→ Exercise task
Nothing should be output except the lines from the one containing "const vase = new THREE.Group();" through the one containing "points = [vertex.co", both ends included, each repeated exactly.

━━━ Source material ━━━

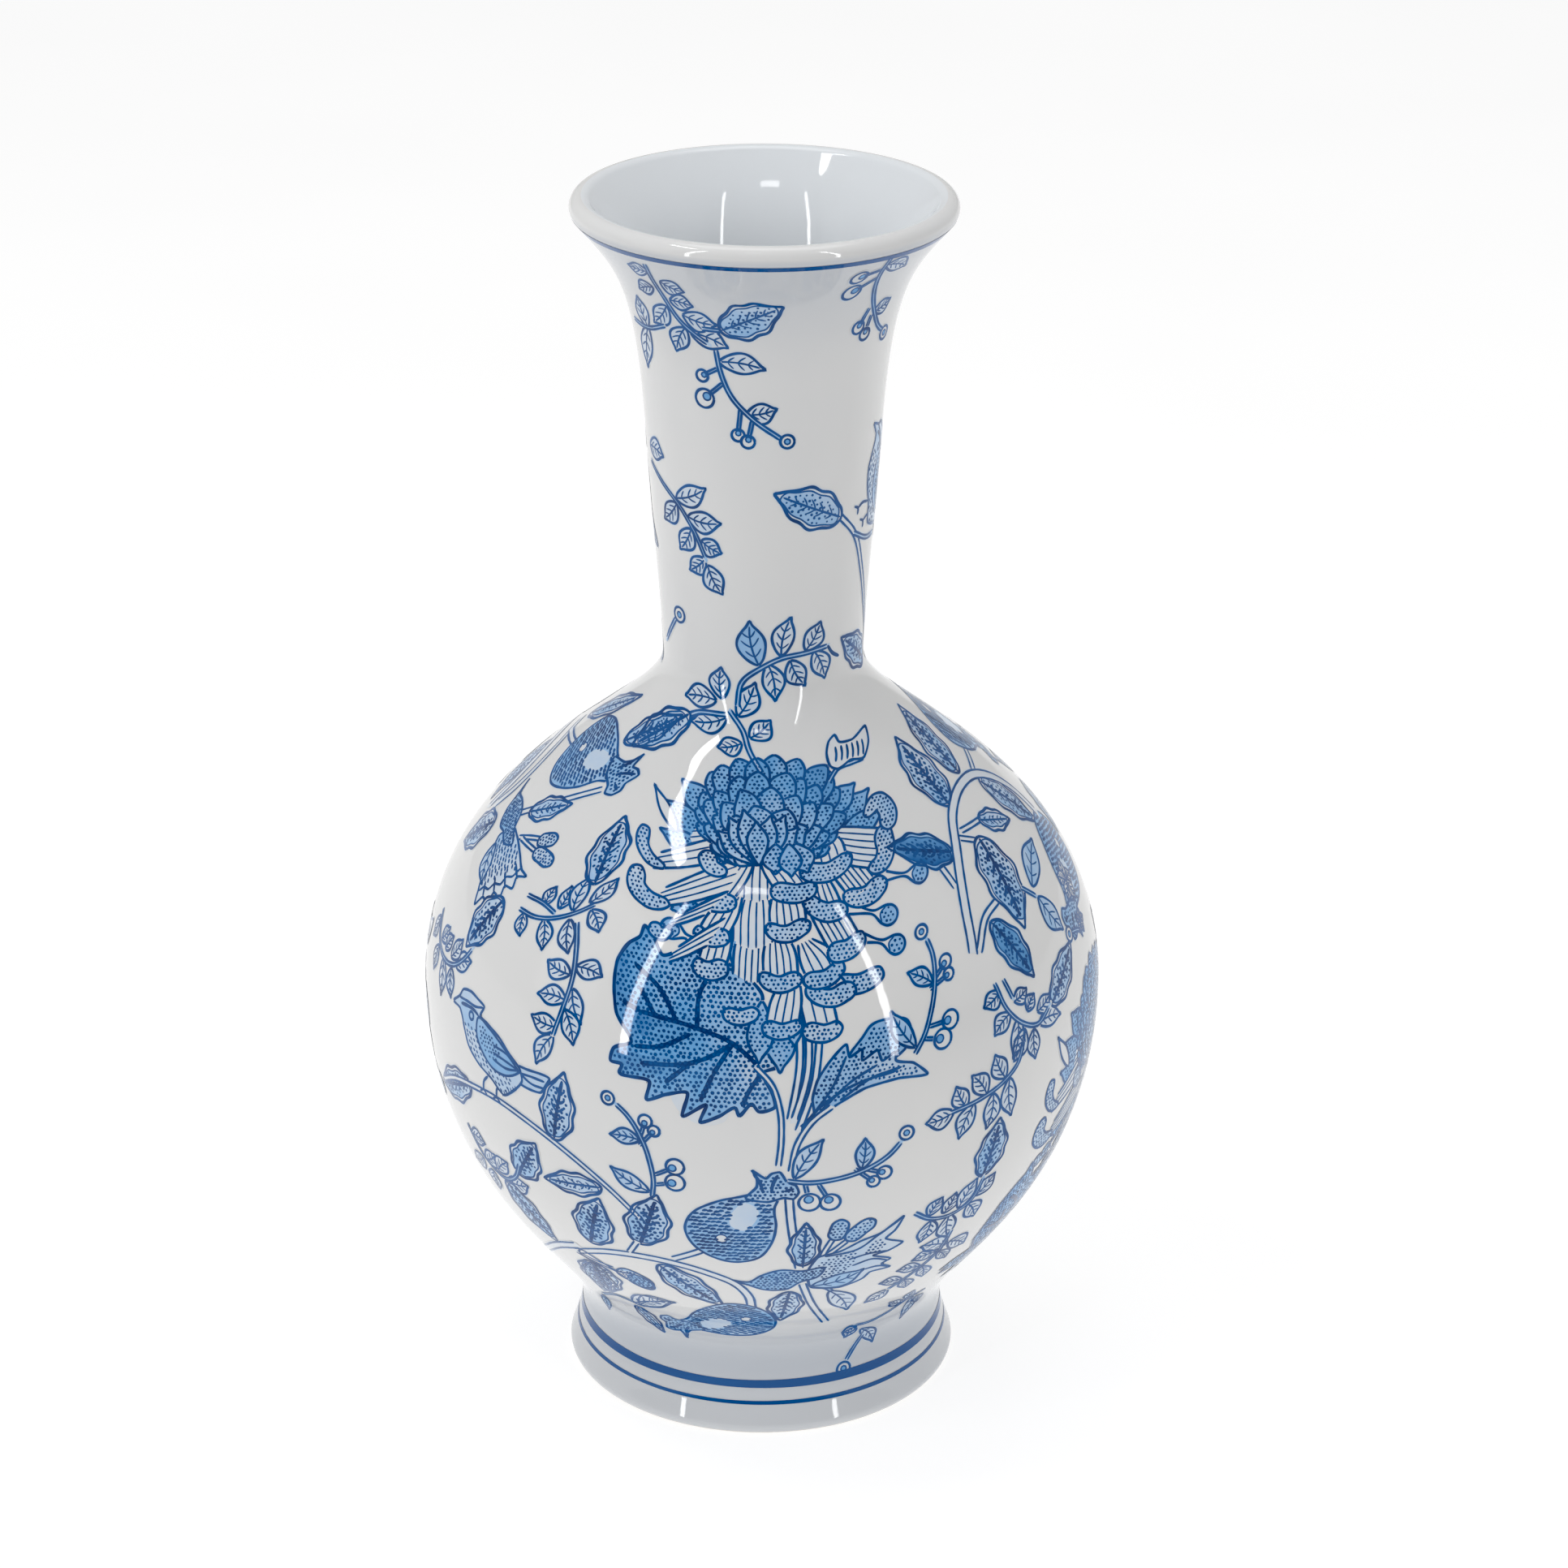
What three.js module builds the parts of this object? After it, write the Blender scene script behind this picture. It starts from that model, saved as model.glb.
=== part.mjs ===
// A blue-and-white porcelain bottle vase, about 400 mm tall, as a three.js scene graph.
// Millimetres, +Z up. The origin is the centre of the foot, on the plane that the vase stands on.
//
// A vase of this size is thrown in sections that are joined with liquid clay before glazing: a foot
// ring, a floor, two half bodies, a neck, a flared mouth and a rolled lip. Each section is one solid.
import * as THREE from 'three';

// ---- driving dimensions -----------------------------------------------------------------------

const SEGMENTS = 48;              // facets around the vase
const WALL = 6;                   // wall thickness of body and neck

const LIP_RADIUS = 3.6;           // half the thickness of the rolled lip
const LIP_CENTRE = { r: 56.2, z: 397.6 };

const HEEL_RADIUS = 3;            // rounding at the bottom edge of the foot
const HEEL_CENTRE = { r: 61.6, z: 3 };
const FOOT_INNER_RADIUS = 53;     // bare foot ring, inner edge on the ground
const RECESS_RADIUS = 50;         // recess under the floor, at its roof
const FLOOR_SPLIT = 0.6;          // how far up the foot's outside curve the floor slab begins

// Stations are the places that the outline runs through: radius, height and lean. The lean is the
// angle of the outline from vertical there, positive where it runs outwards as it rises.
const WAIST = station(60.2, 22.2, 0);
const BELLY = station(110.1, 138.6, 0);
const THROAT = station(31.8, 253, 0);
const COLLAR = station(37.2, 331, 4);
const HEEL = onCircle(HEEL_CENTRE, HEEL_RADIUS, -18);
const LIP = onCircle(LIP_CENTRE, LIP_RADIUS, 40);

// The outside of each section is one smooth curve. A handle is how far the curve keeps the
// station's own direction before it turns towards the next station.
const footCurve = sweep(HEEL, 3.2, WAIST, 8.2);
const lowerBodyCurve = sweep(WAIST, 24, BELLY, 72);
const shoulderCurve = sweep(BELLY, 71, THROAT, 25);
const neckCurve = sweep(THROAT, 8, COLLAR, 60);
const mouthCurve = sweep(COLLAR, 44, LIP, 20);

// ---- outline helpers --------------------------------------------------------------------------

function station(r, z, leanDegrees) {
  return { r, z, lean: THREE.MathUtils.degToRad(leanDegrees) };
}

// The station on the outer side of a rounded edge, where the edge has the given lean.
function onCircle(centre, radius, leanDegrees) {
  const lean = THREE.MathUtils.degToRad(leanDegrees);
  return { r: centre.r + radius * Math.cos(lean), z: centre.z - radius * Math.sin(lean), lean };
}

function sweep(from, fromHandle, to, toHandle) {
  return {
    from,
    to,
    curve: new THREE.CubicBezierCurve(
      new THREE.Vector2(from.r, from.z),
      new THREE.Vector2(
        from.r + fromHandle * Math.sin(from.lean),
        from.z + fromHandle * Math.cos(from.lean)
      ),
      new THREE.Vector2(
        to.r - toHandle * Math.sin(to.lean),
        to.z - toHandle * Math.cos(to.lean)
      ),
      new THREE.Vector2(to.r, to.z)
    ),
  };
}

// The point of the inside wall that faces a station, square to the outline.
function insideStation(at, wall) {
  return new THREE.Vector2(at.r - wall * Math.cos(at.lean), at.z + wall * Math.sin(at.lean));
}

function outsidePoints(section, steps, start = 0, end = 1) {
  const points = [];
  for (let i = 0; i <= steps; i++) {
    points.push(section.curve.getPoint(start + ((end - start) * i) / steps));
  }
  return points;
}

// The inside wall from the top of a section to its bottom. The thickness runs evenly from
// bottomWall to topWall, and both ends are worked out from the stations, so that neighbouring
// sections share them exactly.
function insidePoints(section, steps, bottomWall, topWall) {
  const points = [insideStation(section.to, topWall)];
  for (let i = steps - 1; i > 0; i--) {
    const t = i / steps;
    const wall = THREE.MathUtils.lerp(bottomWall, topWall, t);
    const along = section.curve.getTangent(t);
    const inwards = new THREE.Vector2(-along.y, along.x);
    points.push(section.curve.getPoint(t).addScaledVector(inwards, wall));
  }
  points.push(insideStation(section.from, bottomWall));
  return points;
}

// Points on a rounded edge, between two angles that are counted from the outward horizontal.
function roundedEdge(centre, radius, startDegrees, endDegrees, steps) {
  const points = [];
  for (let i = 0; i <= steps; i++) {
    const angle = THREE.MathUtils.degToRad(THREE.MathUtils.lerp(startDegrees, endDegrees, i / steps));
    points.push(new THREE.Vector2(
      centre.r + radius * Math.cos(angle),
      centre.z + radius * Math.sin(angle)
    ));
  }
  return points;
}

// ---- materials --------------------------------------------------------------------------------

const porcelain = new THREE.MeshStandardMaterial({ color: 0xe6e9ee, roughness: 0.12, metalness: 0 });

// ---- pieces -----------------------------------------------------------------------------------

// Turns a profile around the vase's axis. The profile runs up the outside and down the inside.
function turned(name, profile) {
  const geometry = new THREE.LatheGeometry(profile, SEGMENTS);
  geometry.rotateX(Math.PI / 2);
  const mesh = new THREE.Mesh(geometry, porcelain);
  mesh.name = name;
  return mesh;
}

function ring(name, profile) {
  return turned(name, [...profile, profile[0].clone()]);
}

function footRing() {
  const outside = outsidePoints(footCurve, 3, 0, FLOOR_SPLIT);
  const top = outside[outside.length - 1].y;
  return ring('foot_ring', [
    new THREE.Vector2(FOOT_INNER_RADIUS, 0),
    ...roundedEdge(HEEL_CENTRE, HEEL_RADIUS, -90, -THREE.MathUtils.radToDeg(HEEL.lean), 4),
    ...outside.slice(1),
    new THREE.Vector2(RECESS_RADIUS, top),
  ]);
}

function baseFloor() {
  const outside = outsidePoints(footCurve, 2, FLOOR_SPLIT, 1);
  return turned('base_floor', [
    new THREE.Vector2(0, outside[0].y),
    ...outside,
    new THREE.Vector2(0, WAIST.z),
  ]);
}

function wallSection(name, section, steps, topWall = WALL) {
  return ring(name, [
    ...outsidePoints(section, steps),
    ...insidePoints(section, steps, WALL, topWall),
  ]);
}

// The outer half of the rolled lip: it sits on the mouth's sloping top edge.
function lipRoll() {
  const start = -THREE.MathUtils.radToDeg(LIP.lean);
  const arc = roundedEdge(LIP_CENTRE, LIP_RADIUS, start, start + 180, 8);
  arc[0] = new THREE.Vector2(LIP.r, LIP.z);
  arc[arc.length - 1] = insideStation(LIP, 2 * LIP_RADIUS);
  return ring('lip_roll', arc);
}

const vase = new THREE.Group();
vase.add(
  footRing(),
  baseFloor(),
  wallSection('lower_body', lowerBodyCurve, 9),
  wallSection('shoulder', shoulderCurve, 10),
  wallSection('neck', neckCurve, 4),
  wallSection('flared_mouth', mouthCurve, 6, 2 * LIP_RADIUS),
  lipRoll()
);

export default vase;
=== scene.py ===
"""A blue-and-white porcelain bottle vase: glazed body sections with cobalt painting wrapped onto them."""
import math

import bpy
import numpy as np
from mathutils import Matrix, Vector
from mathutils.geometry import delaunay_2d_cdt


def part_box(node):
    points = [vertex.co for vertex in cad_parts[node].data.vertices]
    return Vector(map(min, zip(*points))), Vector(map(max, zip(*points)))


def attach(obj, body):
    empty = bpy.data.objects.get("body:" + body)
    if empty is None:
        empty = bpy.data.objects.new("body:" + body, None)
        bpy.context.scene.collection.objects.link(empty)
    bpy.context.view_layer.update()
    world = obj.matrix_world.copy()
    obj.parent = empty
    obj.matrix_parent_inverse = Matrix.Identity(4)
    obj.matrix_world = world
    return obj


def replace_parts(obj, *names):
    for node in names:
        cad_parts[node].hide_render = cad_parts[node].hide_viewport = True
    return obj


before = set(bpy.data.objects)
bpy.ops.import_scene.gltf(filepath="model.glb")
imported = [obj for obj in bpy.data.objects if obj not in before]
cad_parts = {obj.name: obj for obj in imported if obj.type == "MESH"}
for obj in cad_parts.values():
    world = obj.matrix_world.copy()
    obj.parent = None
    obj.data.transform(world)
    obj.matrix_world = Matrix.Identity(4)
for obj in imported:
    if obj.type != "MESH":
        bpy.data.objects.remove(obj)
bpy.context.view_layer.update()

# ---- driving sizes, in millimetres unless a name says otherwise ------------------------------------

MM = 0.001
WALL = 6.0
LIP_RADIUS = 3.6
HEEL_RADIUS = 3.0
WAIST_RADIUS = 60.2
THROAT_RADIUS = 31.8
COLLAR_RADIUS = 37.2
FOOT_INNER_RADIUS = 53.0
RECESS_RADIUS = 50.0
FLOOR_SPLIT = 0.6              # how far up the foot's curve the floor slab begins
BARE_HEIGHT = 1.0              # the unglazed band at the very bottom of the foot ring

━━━

→ Final result
const vase = new THREE.Group();
vase.add(
  footRing(),
  baseFloor(),
  wallSection('lower_body', lowerBodyCurve, 9),
  wallSection('shoulder', shoulderCurve, 10),
  wallSection('neck', neckCurve, 4),
  wallSection('flared_mouth', mouthCurve, 6, 2 * LIP_RADIUS),
  lipRoll()
);

export default vase;
=== scene.py ===
"""A blue-and-white porcelain bottle vase: glazed body sections with cobalt painting wrapped onto them."""
import math

import bpy
import numpy as np
from mathutils import Matrix, Vector
from mathutils.geometry import delaunay_2d_cdt


def part_box(node):
    points = [vertex.co for vertex in cad_parts[node].data.vertices]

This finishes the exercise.